» **STORED DATA**
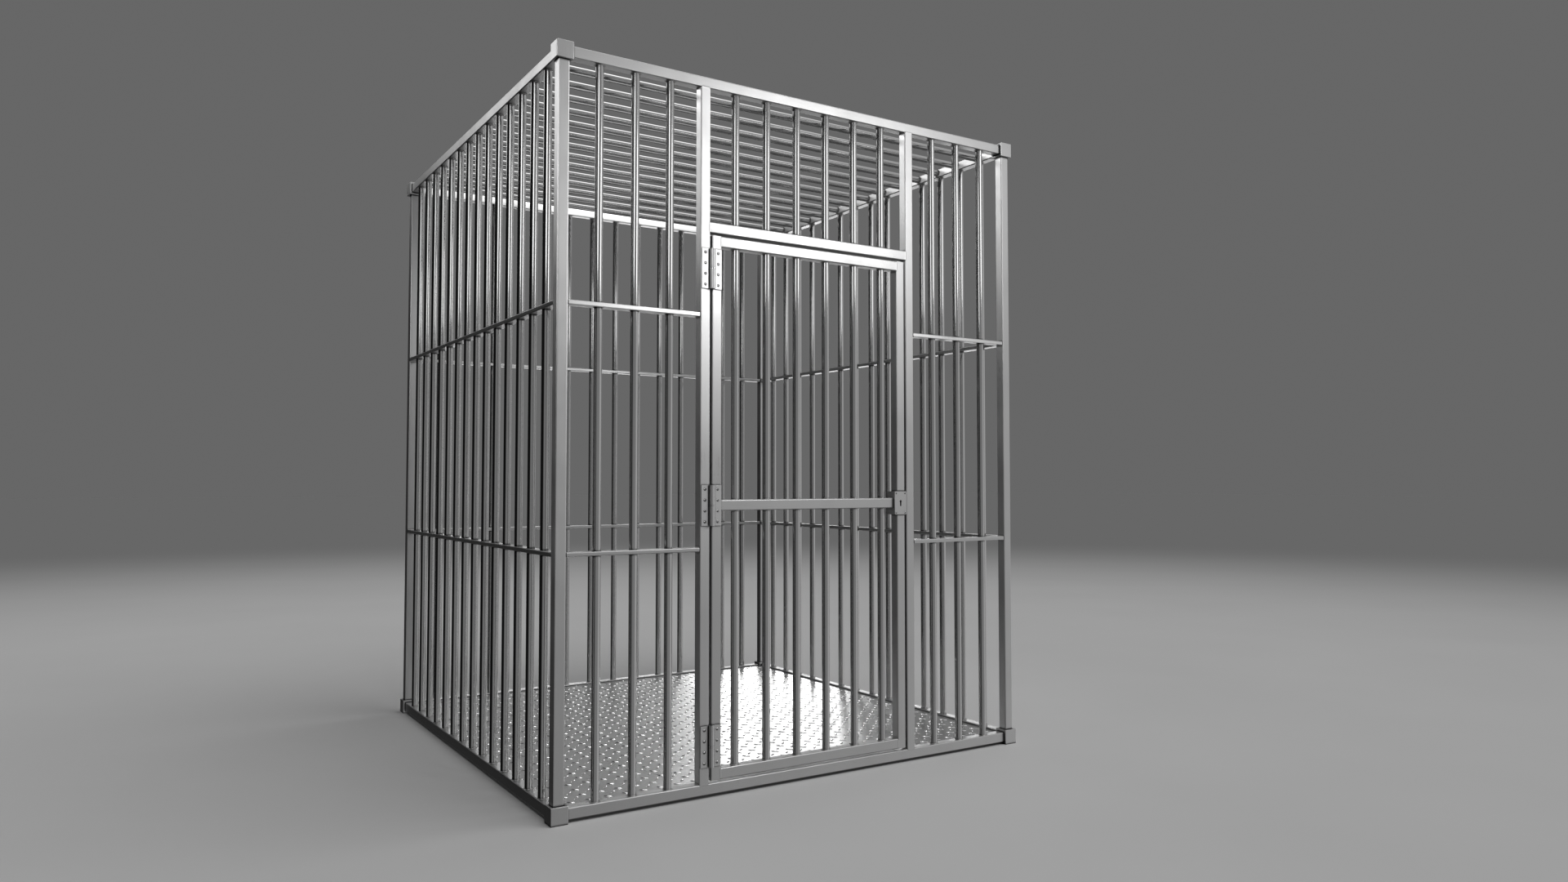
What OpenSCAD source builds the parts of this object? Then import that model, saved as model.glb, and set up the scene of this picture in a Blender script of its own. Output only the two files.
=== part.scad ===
/* [Frame] */
// Outside width of the tube frame, across the front
frame_w = 1980; // [1880:10:2080]
// Outside depth of the tube frame, front to back
frame_d = 1980; // [1880:10:2080]
// Height of the tube frame, bottom rail underside to top rail top
frame_h = 2480; // [2400:10:2600]
// Side of the square frame tube
tube = 38; // [36:1:40]
// Wall of the square frame tube
tube_wall = 2; // [1.5:0.25:3]
// Outside corner radius of the square frame tube
tube_round = 4; // [2:0.5:5]
// How far each corner block stands proud of the tubes, on every side
block_proud = 10; // [9:0.5:14]

/* [Bars] */
// Outside diameter of the round bars
bar_d = 28; // [22:1:30]
// Wall of the round bars, which are tube
bar_wall = 2; // [1.5:0.25:3]
// Equal spaces along one side, which set the bar pitch
bar_spaces = 15; // [15:1:15]
// First and last space mark taken by the door jambs
jamb_marks = [4, 11];
// Height of the flat mid rails that the bars pass through
mid_rail_h = 15; // [10:1:20]
// Height of each mid rail above or below the middle of the frame
mid_rail_offset = 405; // [350:5:450]
// All-round clearance of a bar in its hole through a mid rail
bar_hole_clear = 0.25; // [0.1:0.05:0.5]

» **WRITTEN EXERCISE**
Reproduce the complete data exactly as presented above.

» **EXERCISE OUTPUT**
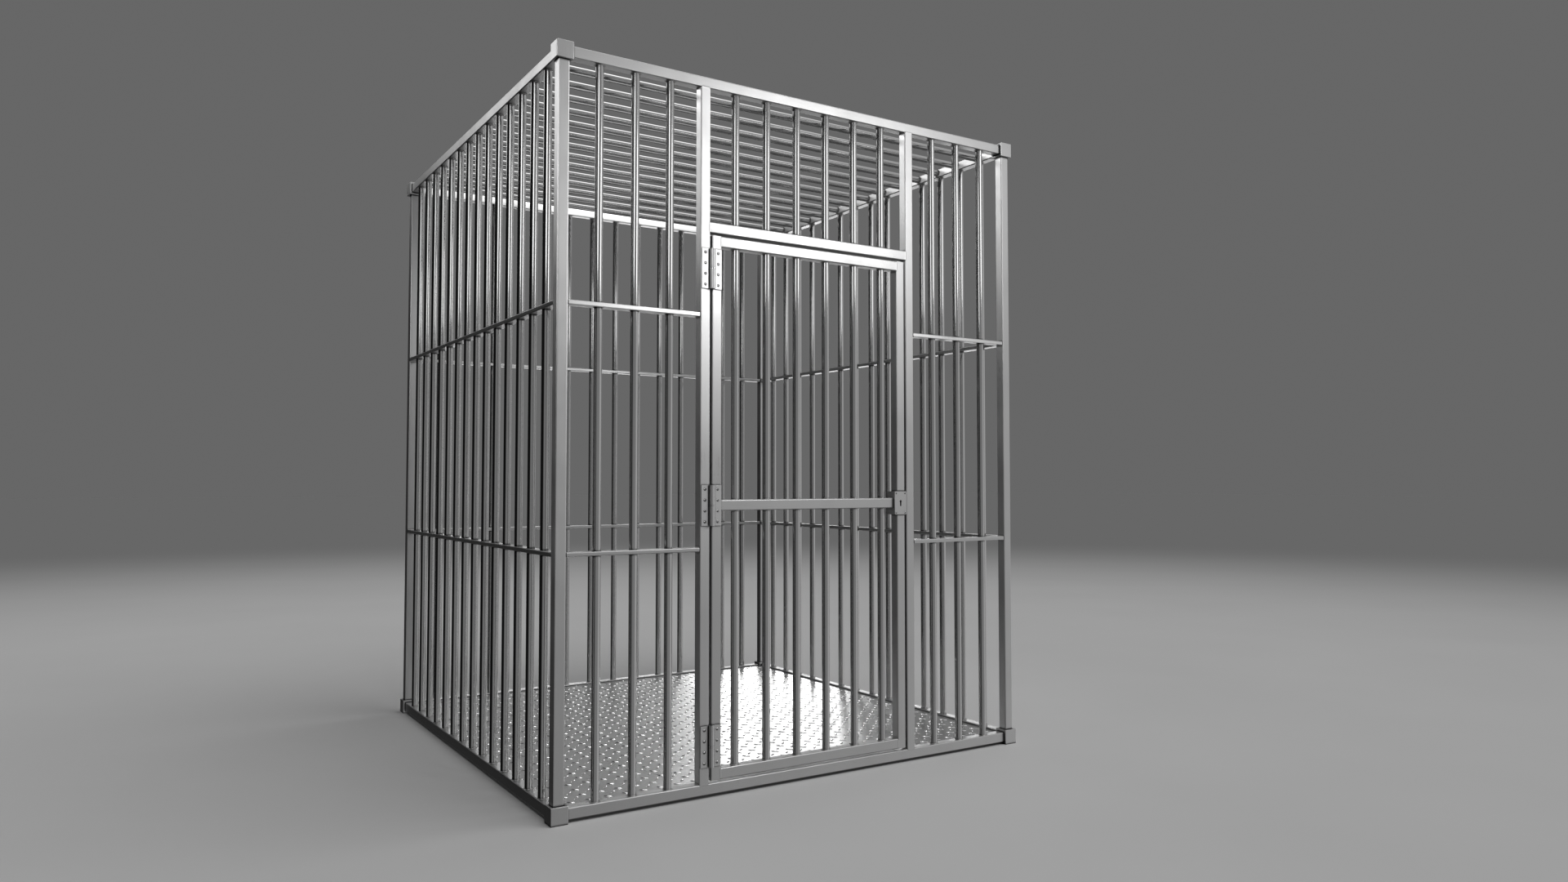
What OpenSCAD source builds the parts of this object? Then import that model, saved as model.glb, and set up the scene of this picture in a Blender script of its own. Output only the two files.
=== part.scad ===
/* [Frame] */
// Outside width of the tube frame, across the front
frame_w = 1980; // [1880:10:2080]
// Outside depth of the tube frame, front to back
frame_d = 1980; // [1880:10:2080]
// Height of the tube frame, bottom rail underside to top rail top
frame_h = 2480; // [2400:10:2600]
// Side of the square frame tube
tube = 38; // [36:1:40]
// Wall of the square frame tube
tube_wall = 2; // [1.5:0.25:3]
// Outside corner radius of the square frame tube
tube_round = 4; // [2:0.5:5]
// How far each corner block stands proud of the tubes, on every side
block_proud = 10; // [9:0.5:14]

/* [Bars] */
// Outside diameter of the round bars
bar_d = 28; // [22:1:30]
// Wall of the round bars, which are tube
bar_wall = 2; // [1.5:0.25:3]
// Equal spaces along one side, which set the bar pitch
bar_spaces = 15; // [15:1:15]
// First and last space mark taken by the door jambs
jamb_marks = [4, 11];
// Height of the flat mid rails that the bars pass through
mid_rail_h = 15; // [10:1:20]
// Height of each mid rail above or below the middle of the frame
mid_rail_offset = 405; // [350:5:450]
// All-round clearance of a bar in its hole through a mid rail
bar_hole_clear = 0.25; // [0.1:0.05:0.5]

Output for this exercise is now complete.